There's also a blunter instrument: forgetting weak saved networks entirely. A hotel Wi-Fi your phone remembered eight months ago, a coffee shop network that now hides behind a login portal, these create exactly the conditions where your phone thinks it's on Wi-Fi but is getting almost nothing through. The phone sees a connected network. The network isn't delivering. Cellular wins the scoring round. Pruning saved networks periodically removes a surprising amount of this invisible friction, and takes about ninety seconds.

The Wider Design Philosophy at Work

Automatic network switching exists because the alternative is worse. Early smartphones that didn't do this would sit stubbornly on a dead Wi-Fi connection, leaving users convinced the internet had simply stopped working. The solution was to make the phone proactively manage its own connectivity, invisibly.

The invisibility is the point. The engineers' bet was that most users would rather have things work silently than be interrupted with a prompt every time signal conditions changed. For the majority of tasks, that bet was correct. A webpage that loads beats a dialogue box asking for your opinion.

But here's what the design never solved: the specific confusion of something failing while all visible indicators say everything is fine. Full bars. Stalled upload. The bars measure association, not performance. You can be associated with a Wi-Fi network that is, functionally, a decorative object. Like a fire extinguisher that's been empty for three years, it looks exactly right until the moment you actually need it.

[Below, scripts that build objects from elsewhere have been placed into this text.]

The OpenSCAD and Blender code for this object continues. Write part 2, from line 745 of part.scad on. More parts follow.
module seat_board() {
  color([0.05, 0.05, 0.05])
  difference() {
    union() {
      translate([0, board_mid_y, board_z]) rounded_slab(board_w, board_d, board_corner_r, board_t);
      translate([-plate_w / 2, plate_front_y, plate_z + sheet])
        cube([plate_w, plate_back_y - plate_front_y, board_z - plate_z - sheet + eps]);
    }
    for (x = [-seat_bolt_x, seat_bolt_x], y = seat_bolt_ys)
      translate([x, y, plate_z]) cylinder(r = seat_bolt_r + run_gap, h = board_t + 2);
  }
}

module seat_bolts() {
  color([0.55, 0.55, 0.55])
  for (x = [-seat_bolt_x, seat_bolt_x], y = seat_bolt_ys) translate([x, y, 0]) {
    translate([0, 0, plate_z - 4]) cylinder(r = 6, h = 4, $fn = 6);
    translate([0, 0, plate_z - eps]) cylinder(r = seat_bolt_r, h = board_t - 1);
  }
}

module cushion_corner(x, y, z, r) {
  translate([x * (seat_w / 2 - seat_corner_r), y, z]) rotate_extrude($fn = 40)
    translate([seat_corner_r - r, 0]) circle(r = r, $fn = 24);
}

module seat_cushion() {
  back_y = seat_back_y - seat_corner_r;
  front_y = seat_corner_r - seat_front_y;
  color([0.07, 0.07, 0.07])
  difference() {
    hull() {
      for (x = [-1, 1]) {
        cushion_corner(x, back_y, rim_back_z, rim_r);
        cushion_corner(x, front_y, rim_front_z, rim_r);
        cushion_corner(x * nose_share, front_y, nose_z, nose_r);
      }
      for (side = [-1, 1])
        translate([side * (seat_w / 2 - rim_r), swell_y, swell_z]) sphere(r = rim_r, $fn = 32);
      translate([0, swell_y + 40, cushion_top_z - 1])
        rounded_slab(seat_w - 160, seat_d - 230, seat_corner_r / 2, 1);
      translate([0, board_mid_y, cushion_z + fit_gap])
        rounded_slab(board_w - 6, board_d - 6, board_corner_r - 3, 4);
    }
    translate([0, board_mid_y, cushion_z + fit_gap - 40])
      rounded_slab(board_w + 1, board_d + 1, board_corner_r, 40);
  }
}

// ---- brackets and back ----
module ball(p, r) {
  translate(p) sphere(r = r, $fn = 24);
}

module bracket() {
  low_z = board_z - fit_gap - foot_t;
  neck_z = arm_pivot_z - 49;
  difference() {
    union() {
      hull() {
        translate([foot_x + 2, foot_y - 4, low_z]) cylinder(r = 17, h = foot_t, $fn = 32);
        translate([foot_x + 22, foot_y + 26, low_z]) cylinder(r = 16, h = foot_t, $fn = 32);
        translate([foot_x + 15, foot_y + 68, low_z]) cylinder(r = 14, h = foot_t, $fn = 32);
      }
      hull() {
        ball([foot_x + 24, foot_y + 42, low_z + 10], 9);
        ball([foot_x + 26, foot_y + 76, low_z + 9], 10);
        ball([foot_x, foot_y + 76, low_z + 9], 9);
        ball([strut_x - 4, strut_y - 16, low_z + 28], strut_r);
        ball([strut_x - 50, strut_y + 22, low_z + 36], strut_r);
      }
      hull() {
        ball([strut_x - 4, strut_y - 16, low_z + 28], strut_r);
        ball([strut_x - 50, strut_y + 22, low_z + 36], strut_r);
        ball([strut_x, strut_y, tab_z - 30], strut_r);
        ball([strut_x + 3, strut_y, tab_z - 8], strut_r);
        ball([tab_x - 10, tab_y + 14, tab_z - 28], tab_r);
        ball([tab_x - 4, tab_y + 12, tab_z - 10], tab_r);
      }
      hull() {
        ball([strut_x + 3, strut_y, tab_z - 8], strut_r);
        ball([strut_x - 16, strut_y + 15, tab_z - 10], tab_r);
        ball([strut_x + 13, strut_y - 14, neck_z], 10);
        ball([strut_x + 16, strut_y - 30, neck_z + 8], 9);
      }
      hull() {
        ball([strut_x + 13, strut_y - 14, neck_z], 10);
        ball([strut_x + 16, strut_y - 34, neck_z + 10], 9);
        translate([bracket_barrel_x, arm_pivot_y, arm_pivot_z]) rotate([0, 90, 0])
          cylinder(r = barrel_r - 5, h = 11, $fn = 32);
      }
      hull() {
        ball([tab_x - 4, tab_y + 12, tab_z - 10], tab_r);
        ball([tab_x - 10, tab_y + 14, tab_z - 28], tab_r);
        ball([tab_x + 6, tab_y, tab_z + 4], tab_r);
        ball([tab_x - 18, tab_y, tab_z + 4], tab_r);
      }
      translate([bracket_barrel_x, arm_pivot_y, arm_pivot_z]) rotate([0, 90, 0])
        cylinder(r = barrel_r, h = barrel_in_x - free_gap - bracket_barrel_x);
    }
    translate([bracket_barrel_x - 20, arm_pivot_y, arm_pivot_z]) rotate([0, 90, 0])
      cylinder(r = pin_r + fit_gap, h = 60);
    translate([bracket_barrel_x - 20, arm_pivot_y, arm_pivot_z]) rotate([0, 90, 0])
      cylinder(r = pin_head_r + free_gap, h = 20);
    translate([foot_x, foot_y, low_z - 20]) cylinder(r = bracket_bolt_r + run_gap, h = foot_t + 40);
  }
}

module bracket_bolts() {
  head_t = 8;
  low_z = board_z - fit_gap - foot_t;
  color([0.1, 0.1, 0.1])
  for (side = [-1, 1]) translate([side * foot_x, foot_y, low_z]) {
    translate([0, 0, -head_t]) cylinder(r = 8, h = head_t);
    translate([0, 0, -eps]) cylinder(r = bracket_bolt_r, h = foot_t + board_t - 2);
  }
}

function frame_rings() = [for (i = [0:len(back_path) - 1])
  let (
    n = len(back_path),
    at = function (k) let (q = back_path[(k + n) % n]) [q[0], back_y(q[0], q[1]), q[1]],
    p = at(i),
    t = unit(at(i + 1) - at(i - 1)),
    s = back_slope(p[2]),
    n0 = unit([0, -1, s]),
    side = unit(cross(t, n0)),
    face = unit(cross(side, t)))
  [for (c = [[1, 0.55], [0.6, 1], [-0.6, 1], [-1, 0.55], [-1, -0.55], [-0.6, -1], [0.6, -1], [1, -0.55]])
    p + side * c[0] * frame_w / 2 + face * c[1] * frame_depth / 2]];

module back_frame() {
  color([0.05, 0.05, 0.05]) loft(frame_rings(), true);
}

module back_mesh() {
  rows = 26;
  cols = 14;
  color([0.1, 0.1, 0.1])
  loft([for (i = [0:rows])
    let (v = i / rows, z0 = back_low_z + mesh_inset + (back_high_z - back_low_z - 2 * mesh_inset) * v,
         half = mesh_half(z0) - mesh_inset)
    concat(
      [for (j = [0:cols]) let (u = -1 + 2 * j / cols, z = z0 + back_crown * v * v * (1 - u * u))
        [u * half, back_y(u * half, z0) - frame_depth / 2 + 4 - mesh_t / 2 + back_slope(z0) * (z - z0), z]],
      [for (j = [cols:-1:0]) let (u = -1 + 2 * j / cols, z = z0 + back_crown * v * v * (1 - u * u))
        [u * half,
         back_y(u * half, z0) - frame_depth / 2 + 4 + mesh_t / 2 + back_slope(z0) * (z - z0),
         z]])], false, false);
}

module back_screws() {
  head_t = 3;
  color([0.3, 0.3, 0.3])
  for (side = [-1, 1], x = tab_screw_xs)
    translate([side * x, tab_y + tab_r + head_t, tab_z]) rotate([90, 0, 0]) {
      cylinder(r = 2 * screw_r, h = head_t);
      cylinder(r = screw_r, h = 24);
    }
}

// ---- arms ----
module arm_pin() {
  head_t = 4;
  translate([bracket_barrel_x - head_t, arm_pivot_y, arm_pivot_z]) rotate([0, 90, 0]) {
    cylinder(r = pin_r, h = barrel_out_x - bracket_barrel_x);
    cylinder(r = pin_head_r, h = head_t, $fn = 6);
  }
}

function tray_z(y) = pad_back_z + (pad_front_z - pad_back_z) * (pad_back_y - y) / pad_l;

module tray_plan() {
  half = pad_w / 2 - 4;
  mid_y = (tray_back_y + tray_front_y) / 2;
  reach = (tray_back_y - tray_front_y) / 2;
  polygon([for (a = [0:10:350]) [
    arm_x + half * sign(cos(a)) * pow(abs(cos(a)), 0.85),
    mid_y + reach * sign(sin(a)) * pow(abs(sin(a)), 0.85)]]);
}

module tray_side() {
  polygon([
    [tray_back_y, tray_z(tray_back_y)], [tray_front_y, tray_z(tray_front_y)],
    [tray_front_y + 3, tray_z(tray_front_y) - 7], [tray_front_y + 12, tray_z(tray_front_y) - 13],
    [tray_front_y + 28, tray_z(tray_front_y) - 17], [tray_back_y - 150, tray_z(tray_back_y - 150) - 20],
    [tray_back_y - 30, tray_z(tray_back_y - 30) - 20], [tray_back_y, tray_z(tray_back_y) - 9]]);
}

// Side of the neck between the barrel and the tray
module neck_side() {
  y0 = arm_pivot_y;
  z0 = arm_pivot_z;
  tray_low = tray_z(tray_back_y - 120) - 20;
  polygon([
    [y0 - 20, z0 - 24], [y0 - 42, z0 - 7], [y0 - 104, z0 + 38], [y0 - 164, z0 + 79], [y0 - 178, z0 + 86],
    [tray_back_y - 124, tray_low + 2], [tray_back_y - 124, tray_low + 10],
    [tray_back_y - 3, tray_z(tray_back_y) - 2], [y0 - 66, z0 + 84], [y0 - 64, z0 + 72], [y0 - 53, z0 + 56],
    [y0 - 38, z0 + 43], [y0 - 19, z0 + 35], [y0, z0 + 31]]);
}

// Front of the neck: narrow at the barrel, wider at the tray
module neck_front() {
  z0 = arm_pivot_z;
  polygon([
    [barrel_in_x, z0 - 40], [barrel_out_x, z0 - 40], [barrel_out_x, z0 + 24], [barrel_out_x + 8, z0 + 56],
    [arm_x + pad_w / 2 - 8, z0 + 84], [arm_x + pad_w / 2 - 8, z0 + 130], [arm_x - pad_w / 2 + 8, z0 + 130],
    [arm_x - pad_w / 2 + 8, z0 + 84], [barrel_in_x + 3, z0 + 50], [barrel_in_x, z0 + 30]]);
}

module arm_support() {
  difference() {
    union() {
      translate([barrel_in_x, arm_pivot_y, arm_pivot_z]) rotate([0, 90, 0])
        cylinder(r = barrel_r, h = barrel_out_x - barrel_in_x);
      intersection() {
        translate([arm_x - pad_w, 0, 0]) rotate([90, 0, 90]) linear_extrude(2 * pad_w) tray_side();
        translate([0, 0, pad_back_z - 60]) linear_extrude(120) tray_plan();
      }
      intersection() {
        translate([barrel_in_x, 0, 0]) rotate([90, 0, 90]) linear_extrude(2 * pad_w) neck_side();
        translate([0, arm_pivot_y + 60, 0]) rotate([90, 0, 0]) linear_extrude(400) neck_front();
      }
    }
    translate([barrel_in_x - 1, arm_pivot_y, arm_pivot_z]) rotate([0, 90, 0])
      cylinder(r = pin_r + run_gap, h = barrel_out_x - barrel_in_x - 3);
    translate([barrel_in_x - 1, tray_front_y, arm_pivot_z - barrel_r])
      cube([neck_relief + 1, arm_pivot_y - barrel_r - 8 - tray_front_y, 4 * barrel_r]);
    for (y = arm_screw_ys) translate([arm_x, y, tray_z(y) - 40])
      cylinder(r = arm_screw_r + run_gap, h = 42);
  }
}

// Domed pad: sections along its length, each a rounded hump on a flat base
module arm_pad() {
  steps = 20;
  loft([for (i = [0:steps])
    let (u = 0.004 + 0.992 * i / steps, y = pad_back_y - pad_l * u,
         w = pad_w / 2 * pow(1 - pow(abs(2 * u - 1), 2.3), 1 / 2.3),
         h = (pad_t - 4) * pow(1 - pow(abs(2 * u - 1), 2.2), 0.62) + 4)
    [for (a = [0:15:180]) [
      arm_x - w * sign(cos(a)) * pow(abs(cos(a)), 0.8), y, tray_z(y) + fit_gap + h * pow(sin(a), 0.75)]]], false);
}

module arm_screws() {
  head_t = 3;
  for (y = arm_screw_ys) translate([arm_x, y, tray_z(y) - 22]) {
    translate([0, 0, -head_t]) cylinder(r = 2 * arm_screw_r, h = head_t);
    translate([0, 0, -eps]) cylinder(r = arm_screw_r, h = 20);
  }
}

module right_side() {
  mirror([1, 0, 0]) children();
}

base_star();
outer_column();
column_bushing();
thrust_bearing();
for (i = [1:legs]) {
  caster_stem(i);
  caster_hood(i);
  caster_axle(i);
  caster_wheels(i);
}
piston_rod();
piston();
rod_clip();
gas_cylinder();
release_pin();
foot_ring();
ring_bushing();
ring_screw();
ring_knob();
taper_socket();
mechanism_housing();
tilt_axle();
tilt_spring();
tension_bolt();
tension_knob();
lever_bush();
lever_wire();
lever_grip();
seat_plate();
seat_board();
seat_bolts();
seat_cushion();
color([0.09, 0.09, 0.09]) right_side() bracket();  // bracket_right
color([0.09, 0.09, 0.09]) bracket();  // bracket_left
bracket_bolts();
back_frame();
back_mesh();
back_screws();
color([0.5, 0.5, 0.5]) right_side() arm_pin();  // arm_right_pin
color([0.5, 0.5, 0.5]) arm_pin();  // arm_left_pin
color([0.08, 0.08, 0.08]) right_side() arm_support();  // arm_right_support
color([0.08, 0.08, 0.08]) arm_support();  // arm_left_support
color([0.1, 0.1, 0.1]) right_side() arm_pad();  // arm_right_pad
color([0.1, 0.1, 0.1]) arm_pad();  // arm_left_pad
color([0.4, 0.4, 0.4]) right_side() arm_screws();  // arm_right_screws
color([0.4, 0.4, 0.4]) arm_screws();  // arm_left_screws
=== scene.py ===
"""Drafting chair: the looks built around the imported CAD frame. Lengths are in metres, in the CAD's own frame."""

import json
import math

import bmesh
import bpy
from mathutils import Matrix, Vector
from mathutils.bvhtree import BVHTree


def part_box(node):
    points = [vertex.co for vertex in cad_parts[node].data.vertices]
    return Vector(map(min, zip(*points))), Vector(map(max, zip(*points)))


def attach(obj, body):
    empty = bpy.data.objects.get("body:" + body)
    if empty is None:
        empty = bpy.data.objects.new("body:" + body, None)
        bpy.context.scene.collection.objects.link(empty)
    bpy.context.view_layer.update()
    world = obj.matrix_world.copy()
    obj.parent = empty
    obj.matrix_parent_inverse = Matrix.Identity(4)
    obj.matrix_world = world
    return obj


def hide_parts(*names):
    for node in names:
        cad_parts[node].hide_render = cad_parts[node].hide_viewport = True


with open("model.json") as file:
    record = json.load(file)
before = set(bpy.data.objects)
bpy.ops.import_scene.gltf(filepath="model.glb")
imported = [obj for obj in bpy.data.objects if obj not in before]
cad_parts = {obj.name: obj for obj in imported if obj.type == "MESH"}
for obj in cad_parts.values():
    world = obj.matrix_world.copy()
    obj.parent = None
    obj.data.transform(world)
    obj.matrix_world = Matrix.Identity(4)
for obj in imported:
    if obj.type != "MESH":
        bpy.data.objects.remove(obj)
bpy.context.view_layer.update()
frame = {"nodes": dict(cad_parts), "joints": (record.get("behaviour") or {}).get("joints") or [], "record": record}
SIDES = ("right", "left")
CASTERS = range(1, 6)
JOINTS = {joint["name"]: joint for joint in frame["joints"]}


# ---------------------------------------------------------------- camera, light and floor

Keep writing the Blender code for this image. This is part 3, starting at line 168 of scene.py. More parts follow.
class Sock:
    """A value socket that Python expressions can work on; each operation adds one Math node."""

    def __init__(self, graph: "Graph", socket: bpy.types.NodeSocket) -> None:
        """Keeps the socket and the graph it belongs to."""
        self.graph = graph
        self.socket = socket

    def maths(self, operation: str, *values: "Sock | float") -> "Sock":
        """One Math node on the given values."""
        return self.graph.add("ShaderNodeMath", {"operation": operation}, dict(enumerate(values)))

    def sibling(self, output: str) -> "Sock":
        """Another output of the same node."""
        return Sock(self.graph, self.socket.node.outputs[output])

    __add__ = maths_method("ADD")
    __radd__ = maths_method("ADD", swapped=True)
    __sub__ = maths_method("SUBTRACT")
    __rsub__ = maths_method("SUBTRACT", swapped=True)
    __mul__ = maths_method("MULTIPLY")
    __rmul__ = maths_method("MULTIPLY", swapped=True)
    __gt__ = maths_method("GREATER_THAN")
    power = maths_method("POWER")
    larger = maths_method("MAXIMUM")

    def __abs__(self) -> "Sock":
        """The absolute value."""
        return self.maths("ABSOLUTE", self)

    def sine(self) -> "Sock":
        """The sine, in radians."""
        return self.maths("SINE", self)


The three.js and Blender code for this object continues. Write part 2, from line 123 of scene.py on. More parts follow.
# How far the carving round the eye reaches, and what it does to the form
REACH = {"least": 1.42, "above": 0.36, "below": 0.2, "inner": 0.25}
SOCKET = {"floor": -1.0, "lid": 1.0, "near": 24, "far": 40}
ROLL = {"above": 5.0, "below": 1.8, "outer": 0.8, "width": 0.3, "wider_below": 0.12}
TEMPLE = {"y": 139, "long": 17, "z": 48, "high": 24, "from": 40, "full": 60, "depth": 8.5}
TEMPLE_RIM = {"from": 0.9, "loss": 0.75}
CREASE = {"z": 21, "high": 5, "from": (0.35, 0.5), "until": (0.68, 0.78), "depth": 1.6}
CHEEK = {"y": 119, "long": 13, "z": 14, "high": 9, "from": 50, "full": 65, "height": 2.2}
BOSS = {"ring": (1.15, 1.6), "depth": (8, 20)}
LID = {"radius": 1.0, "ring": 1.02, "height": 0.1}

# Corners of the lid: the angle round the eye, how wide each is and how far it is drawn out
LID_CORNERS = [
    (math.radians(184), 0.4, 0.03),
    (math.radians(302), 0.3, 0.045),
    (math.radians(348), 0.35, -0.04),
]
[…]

Your phone knows the difference between association and performance. It just doesn't tell you. Understanding that gap is the most useful mental model you can carry out of this, because every time you see full bars and a broken connection, that's exactly what's playing out. The phone isn't confused. It's optimising in silence, the way it was built to, and it would very much prefer you didn't ask questions.